Efforts to integrate church services were met with resistance. Church leadership forced the issue, but this often resulted in displays of racism among the laity—displays that received a strong response from the church.

In one instance, Cardinal Joseph Ritter, archbishop of St. Louis, Mo., threatened to excommunicate hundreds of parents who attempted to take legal action against the Cardinal after he desegregated St. Louis’s Catholic schools in 1947.

In another instance, the white parishioners of a mission in Jesuit Bend, La., turned away a black priest who was sent to celebrate Mass. In response, Joseph Francis Rummel, archbishop of New Orleans, placed an interdict barring any sacraments from being performed at the chapel until the parishioners recanted.

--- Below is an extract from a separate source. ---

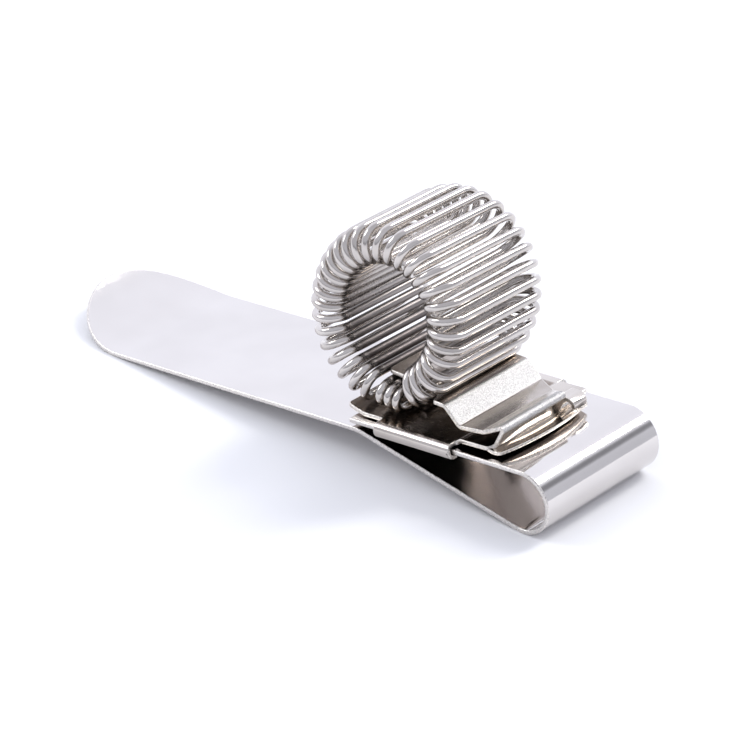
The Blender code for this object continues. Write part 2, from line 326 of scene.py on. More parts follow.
class Nodes:
    """Short names for the node calls that every material makes."""

    def __init__(self, name):
        self.material = bpy.data.materials.new(name)
        self.material.use_nodes = True
        self.tree = self.material.node_tree
        self.shader = self.tree.nodes["Principled BSDF"]
        self.shader.inputs["Metallic"].default_value = 1.0
        coords = self.tree.nodes.new("ShaderNodeTexCoord")
        scale = self.tree.nodes.new("ShaderNodeVectorMath")
        scale.operation = "SCALE"
        scale.inputs["Scale"].default_value = 1 / MM
        self.link(coords.outputs["Object"], scale.inputs[0])
        self.place = scale.outputs[0]

    def link(self, a, b):
        self.tree.links.new(a, b)

    def stretched(self, x, y, z):
        node = self.tree.nodes.new("ShaderNodeVectorMath")
        node.operation = "MULTIPLY"
        node.inputs[1].default_value = (x, y, z)
        self.link(self.place, node.inputs[0])
        return node.outputs[0]

    def noise(self, scale, detail=3.0, rough=0.55, place=None):
        node = self.tree.nodes.new("ShaderNodeTexNoise")
        node.inputs["Scale"].default_value = scale
        node.inputs["Detail"].default_value = detail
        node.inputs["Roughness"].default_value = rough
        self.link(place or self.place, node.inputs["Vector"])
        return node.outputs["Fac"]

    def span(self, value, low, high, to_low, to_high):
        node = self.tree.nodes.new("ShaderNodeMapRange")
        node.inputs["From Min"].default_value = low
        node.inputs["From Max"].default_value = high
        node.inputs["To Min"].default_value = to_low
        node.inputs["To Max"].default_value = to_high
        self.link(value, node.inputs["Value"])
        return node.outputs["Result"]

    def math(self, kind, a, b):
        node = self.tree.nodes.new("ShaderNodeMath")
        node.operation = kind
        for value, socket in zip((a, b), node.inputs):
            if isinstance(value, float):
                socket.default_value = value
            else:
                self.link(value, socket)
        return node.outputs[0]

    def mix(self, factor, a, b):
        node = self.tree.nodes.new("ShaderNodeMix")
        node.data_type = "RGBA"
        for value, socket in ((a, node.inputs[6]), (b, node.inputs[7])):
            if isinstance(value, tuple):
                socket.default_value = (*value, 1.0)
            else:
                self.link(value, socket)
        self.link(factor, node.inputs[0])
        return node.outputs[2]

    def patch(self, low, high, soft=0.25):
        """1 inside a box given in millimetres from the tip, easing to 0 just outside it."""
        split = self.tree.nodes.new("ShaderNodeSeparateXYZ")
        self.link(self.place, split.inputs[0])
        shift = (CAD_LOW.x / MM, 0.0, 0.0)
        inside = None
        for axis in range(3):
            for edge, way in ((low[axis], 1), (high[axis], -1)):
                if edge is None:
                    continue
                edge += shift[axis]
                step = self.span(split.outputs[axis], edge - way * soft, edge, 0.0, 1.0)
                inside = step if inside is None else self.math("MULTIPLY", inside, step)
        return inside

    def bore_shade(self):
        """Painted shade inside the ring, where the close turns shade each other: heavier low
        down, none round the front and back of the turns.
        """
        split = self.tree.nodes.new("ShaderNodeSeparateXYZ")
        self.link(self.place, split.inputs[0])
        x, y, z = split.outputs
        away = self.math("SUBTRACT", x, RING_X + CAD_LOW.x / MM)
        up = self.math("SUBTRACT", z, RING_Z)
        reach = self.math("ADD", self.math("MULTIPLY", away, away), self.math("MULTIPLY", up, up))
        inner = self.span(reach, 36.0, 48.0, 1.0, 0.0)
        within = self.span(self.math("MULTIPLY", y, y), 22.0, 31.0, 1.0, 0.0)
        depth = self.span(z, 18.0, 9.5, 0.0, 0.93)
        return self.math("MULTIPLY", self.math("MULTIPLY", inner, within), depth)

    def bump(self, height, distance, before=None):
        node = self.tree.nodes.new("ShaderNodeBump")
        node.inputs["Strength"].default_value = 1.0
        node.inputs["Distance"].default_value = distance * MM
        self.link(height, node.inputs["Height"])
        if before is not None:
            self.link(before, node.inputs["Normal"])
        return node.outputs["Normal"]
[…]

Even though Scripture does not condone racism, some New Orleans Catholics remained ambivalent, Father Anderson said. Clergy and laity alike found themselves caught between Church teaching and the deep-rooted social norms.

“You’re talking about attitudes, and there are different degrees of dislike,” he said. “Some people may be paternalistic, but not racist. It’s not that clean-cut.

“St. Ignatius says that when you’re trying to change hearts and minds, you go in through their door and bring them out yours. So you try to educate, to bring along the person or the community to show that there’s another way of looking at the situation.”

Receiving a Fulbright Specialist Program award in 2010 and a Fordham faculty research grant in 2011, Father Anderson visited South Africa to examine the Catholic response to apartheid. He discovered that South African Catholics likewise resisted racial oppression by quietly teaching equality.

The government, however, severely restricted the Catholic response to racial injustice. In 1953, the Bantu Education Act granted the South African government control of school curricula, a move that favored white supremacist ideology. When the church refused to change its own school curriculum, the government withdrew all subsidies. As a result, most religious schools—which often were the only educational options for rural black students—closed.

“You’re dealing with an authoritarian regime that passes laws to maintain white supremacy,” Father Anderson said. “And when the church in South Africa is relying on foreign missionaries to work in the country, you don’t want to antagonize the government, which issues work visas and permits. So there’s a certain amount of compromise.

“It’s very nuanced,” he said. “That’s what I try to communicate to students. To try to say that the matter is black or white—it’s not that clean-cut.”

Father Anderson, who is working on a book based on his South African research, will communicate some of his findings in a senior values course this spring, Race and Religion in the Trans-Atlantic World, and in a course he plans to offer in South Africa next summer.

And despite the Catholic Church’s struggles in the mid-20th century, racial justice is now the norm.

“Show me another denomination that has done as much. All you have to do is look at Cristo Rey or the Nativity schools, at the work that the various religious sisters and congregations have done, the efforts of the bishops,” he said. “Look at the outreach the church has made toward African Americans, toward Latinos. It has become more prophetic and more engaged.”